Messages are composed of {message enable bit, variable bit relative lane address, variable bit payload}. Some message passing won't need the relative lane address (fixed network flow instead of data driven). Also parts of the message could be read out of order. For instance to build up the NPU register which enables the message transfer to actually write to the lane's register file, for routing like in the CM-1, the bit representing the active edge of the petit cycle would be read first.

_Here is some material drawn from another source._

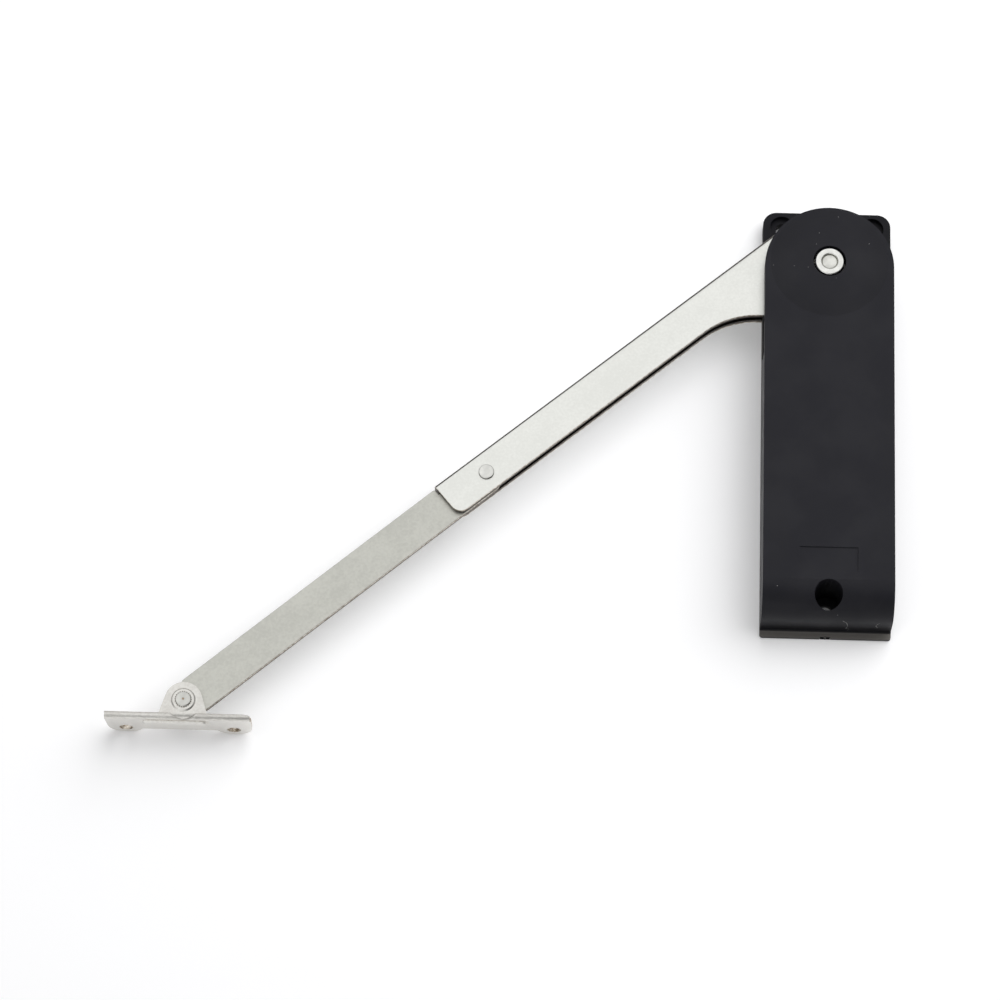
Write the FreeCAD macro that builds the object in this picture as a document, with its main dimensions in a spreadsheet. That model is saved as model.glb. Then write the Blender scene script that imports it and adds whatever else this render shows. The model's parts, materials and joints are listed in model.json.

The NPU design I'm looking at has one read and one write port into the register file, if message throughput is a bit per clock per 1-bit lane in the SIMD machine. The alternative is to drive messages at half rate and use the one FPGA block ram port which can be read or write. This has some appeal because then only 4 ports are needed across the ALU and NPU combined. And lastly I'm thinking about just merging ALU and NPU, so that network inputs can directly be used as ALU input.

On Paper
Current work involves building towards a fixed ALU+NPU logic design which gets driven by SIMD control fan-out. Once I'm happy with the ALU+NPU design, I'm back to verilog to see how many of these I can place in the FPGA. Then I need to think more about building the "sequencer" or CPU-style scalar unit which drives the control lines for the massive SIMD machine.

Wrestled about actually blogging about this for a long time, because like anything not tied to the day job with a real deadline, I'm likely to scrap everything and do something else. And this is my first attempt at somewhat serious hardware design, which is certain to contain horrible fail moments, which hopefully others can enjoy at my expense. On the other hand, unlike dealing with software, this project has brought back the sense of wonder I had as a kid which otherwise since has transformed into sarcasm after dealing with how the industry as since evolved.